__Problem to work on__
Find each line with the word "that" and copy it.

__Records provided__
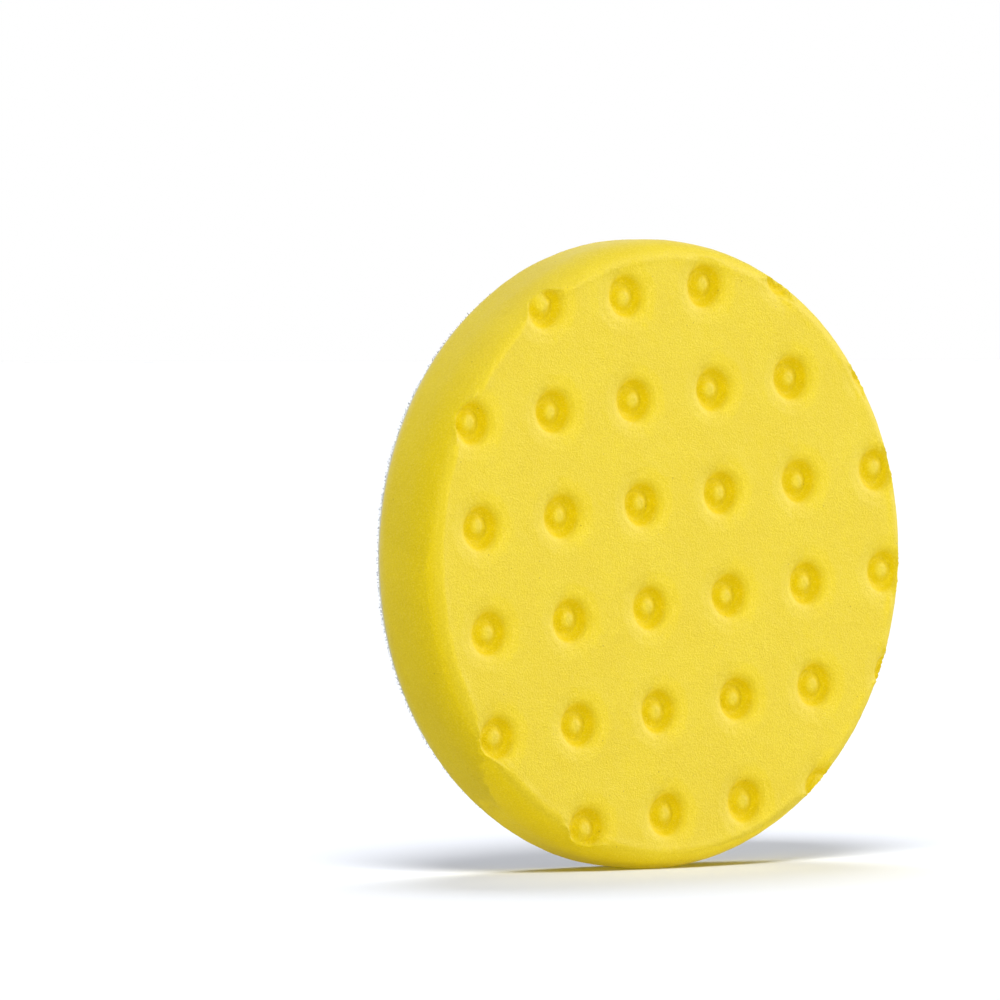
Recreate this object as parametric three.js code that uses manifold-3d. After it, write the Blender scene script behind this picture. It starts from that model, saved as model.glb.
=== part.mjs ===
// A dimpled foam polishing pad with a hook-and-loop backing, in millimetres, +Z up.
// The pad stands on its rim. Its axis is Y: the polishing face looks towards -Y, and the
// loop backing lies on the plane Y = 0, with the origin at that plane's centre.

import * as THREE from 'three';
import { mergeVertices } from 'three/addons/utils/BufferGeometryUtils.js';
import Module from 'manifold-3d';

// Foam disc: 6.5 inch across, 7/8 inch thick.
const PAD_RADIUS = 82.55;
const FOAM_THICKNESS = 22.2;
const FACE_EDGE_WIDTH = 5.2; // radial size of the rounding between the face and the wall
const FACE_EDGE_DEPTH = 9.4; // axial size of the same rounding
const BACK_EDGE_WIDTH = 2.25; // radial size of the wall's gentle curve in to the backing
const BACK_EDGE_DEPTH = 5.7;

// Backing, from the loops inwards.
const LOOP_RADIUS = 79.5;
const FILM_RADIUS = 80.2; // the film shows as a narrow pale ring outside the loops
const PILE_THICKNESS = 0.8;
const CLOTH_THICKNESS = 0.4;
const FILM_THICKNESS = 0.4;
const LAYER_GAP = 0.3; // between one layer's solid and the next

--

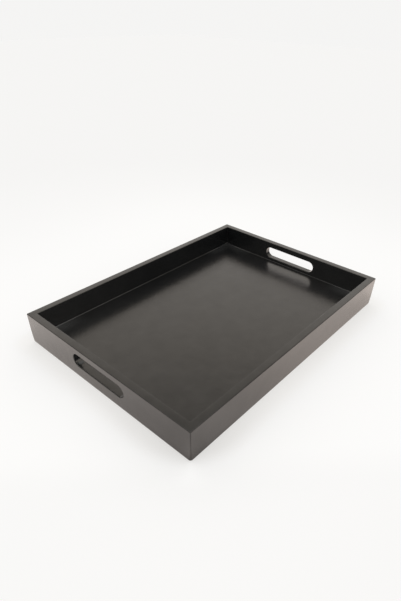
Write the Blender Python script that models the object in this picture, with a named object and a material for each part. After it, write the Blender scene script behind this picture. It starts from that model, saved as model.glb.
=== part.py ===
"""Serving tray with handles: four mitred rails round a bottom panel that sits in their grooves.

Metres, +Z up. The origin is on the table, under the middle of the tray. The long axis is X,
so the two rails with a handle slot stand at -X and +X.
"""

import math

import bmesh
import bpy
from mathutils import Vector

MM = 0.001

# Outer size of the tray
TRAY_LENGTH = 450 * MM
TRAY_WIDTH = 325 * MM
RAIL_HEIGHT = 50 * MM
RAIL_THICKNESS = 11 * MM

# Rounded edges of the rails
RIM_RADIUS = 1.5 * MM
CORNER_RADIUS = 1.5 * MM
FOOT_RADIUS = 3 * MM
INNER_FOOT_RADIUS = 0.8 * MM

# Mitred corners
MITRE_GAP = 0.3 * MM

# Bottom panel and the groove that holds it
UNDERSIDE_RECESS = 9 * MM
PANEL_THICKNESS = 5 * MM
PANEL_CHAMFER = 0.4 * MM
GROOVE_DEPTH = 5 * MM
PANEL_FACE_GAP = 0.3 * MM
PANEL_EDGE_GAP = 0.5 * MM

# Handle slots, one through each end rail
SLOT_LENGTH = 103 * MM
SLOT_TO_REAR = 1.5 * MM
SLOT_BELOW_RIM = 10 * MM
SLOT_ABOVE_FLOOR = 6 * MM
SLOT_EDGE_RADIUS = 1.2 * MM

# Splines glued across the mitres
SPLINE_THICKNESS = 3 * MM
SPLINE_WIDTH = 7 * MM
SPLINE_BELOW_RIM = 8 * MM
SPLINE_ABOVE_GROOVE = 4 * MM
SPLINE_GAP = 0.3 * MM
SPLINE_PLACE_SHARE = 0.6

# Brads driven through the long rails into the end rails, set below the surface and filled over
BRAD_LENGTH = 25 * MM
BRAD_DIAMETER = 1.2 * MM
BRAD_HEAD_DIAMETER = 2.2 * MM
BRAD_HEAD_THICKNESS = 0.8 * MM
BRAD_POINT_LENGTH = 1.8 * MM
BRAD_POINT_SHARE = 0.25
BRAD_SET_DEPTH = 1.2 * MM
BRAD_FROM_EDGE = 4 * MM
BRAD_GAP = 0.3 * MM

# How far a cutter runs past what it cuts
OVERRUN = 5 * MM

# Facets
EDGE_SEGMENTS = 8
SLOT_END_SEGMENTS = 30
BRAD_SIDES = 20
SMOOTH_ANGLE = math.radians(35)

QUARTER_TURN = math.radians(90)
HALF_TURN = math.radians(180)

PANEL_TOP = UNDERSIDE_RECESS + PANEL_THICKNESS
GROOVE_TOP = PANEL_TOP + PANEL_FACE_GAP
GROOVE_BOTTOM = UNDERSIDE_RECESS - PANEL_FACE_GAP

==

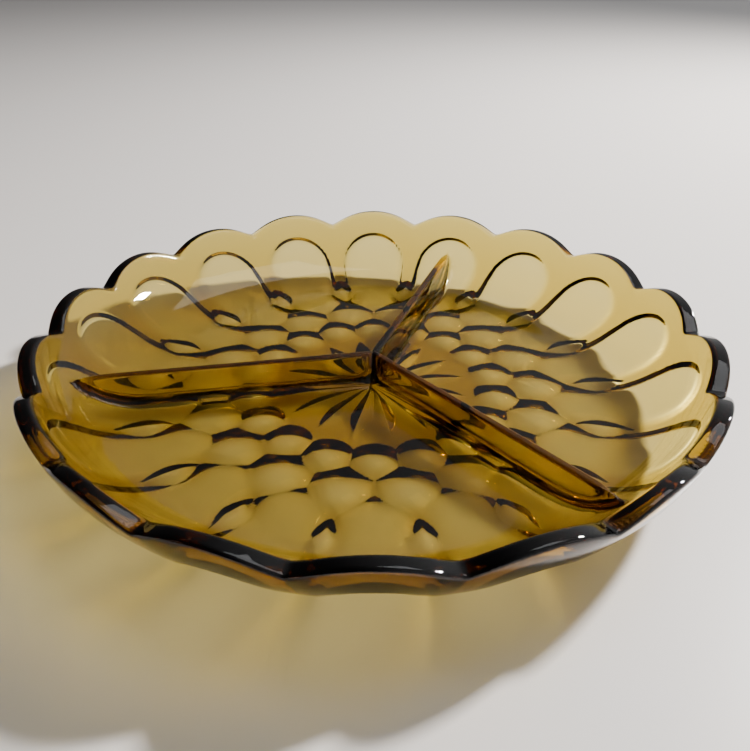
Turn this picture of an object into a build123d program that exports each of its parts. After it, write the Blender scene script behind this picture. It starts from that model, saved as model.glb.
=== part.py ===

__Written reply__
Recreate this object as parametric three.js code that uses manifold-3d. After it, write the Blender scene script behind this picture. It starts from that model, saved as model.glb.
// loop backing lies on the plane Y = 0, with the origin at that plane's centre.
Write the Blender Python script that models the object in this picture, with a named object and a material for each part. After it, write the Blender scene script behind this picture. It starts from that model, saved as model.glb.
"""Serving tray with handles: four mitred rails round a bottom panel that sits in their grooves.
# Bottom panel and the groove that holds it
Turn this picture of an object into a build123d program that exports each of its parts. After it, write the Blender scene script behind this picture. It starts from that model, saved as model.glb.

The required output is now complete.